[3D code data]
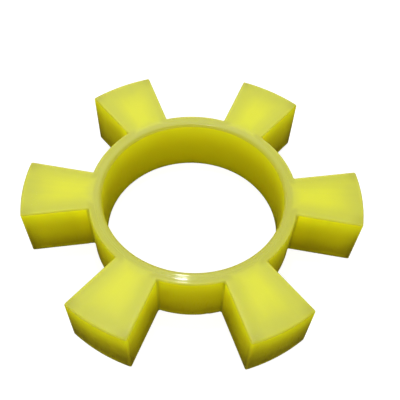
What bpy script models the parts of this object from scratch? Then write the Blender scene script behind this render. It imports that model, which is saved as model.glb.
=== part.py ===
"""Elastic spider of a jaw coupling.

A thin ring round a wide bore carries six flat-sided arms. Each arm fills the gap between a jaw of
one hub and a jaw of the other, so its two flanks take the torque and its two flat faces lie
between the hubs. The spider is cast in one piece, so it is one solid.

The coupling's axis is Z, the origin is on that axis halfway through the thickness, and one arm
points along +X. All lengths are in metres.
"""

import math

import bmesh
import bpy

NAME = "jaw_coupling_spider"

ARM_COUNT = 6
OUTER_DIAMETER = 0.120
RING_DIAMETER = 0.074
BORE_DIAMETER = 0.064
THICKNESS = 0.022
ARM_WIDTH_AT_TIP = 0.024
ARM_WIDTH_AT_RING = 0.0164

EDGE_RADIUS = 0.0005
EDGE_SEGMENTS = 2
SHARP_ANGLE = math.radians(30)

TIP_STEPS = 10
RING_STEPS = 14
BORE_STEPS = 120
WELD_DISTANCE = 0.00001

POLYURETHANE = (0.62, 0.60, 0.05, 1.0)
POLYURETHANE_ROUGHNESS = 0.42

PITCH = math.tau / ARM_COUNT
TIP_HALF_ANGLE = math.asin(ARM_WIDTH_AT_TIP / OUTER_DIAMETER)
RING_HALF_ANGLE = math.asin(ARM_WIDTH_AT_RING / RING_DIAMETER)


def clear_scene():
    """Remove whatever objects the open file holds."""
    for old in list(bpy.data.objects):
        bpy.data.objects.remove(old, do_unlink=True)


def new_collection(name):
    """A collection of this name, in the scene."""
    collection = bpy.data.collections.new(name)
    bpy.context.scene.collection.children.link(collection)
    return collection


def cast_polyurethane():
    """Satin yellow-green casting resin."""
    material = bpy.data.materials.new("cast_polyurethane")
    material.use_nodes = True
    surface = material.node_tree.nodes["Principled BSDF"]
    surface.inputs["Base Color"].default_value = POLYURETHANE
    surface.inputs["Roughness"].default_value = POLYURETHANE_ROUGHNESS
    surface.inputs["Metallic"].default_value = 0.0
    return material


def arc(radius, start, end, steps):
    """Points on a circle about the origin, from one angle to another, both ends included."""
    angles = [start + (end - start) * step / steps for step in range(steps + 1)]
    return [(radius * math.cos(angle), radius * math.sin(angle)) for angle in angles]


def outer_edge():
    """Each arm's tip, then the ring as far as the next arm, with straight flanks between them."""
    points = []
    for arm in range(ARM_COUNT):
        middle = arm * PITCH
        flank = middle + RING_HALF_ANGLE
        next_flank = middle + PITCH - RING_HALF_ANGLE
        points += arc(OUTER_DIAMETER / 2, middle - TIP_HALF_ANGLE, middle + TIP_HALF_ANGLE, TIP_STEPS)
        points += arc(RING_DIAMETER / 2, flank, next_flank, RING_STEPS)
    return points


def bore_edge():
    """The bore, as a full circle whose last point isn't repeated."""
    return arc(BORE_DIAMETER / 2, 0, math.tau, BORE_STEPS)[:-1]


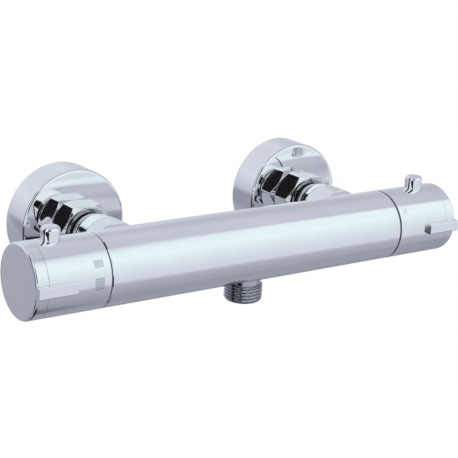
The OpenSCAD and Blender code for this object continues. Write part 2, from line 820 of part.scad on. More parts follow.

▸ **Exercise directions**
All lines from the beginning of the material above through the one with "RING_HALF_ANGLE = math.asin(ARM_WIDTH_AT_RING" need to be returned exactly; please return those and only those.

▸ **Response for this exercise**
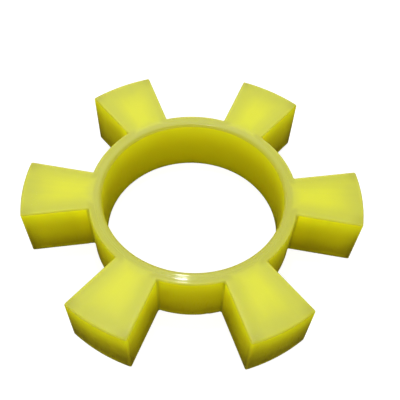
What bpy script models the parts of this object from scratch? Then write the Blender scene script behind this render. It imports that model, which is saved as model.glb.
=== part.py ===
"""Elastic spider of a jaw coupling.

A thin ring round a wide bore carries six flat-sided arms. Each arm fills the gap between a jaw of
one hub and a jaw of the other, so its two flanks take the torque and its two flat faces lie
between the hubs. The spider is cast in one piece, so it is one solid.

The coupling's axis is Z, the origin is on that axis halfway through the thickness, and one arm
points along +X. All lengths are in metres.
"""

import math

import bmesh
import bpy

NAME = "jaw_coupling_spider"

ARM_COUNT = 6
OUTER_DIAMETER = 0.120
RING_DIAMETER = 0.074
BORE_DIAMETER = 0.064
THICKNESS = 0.022
ARM_WIDTH_AT_TIP = 0.024
ARM_WIDTH_AT_RING = 0.0164

EDGE_RADIUS = 0.0005
EDGE_SEGMENTS = 2
SHARP_ANGLE = math.radians(30)

TIP_STEPS = 10
RING_STEPS = 14
BORE_STEPS = 120
WELD_DISTANCE = 0.00001

POLYURETHANE = (0.62, 0.60, 0.05, 1.0)
POLYURETHANE_ROUGHNESS = 0.42

PITCH = math.tau / ARM_COUNT
TIP_HALF_ANGLE = math.asin(ARM_WIDTH_AT_TIP / OUTER_DIAMETER)
RING_HALF_ANGLE = math.asin(ARM_WIDTH_AT_RING / RING_DIAMETER)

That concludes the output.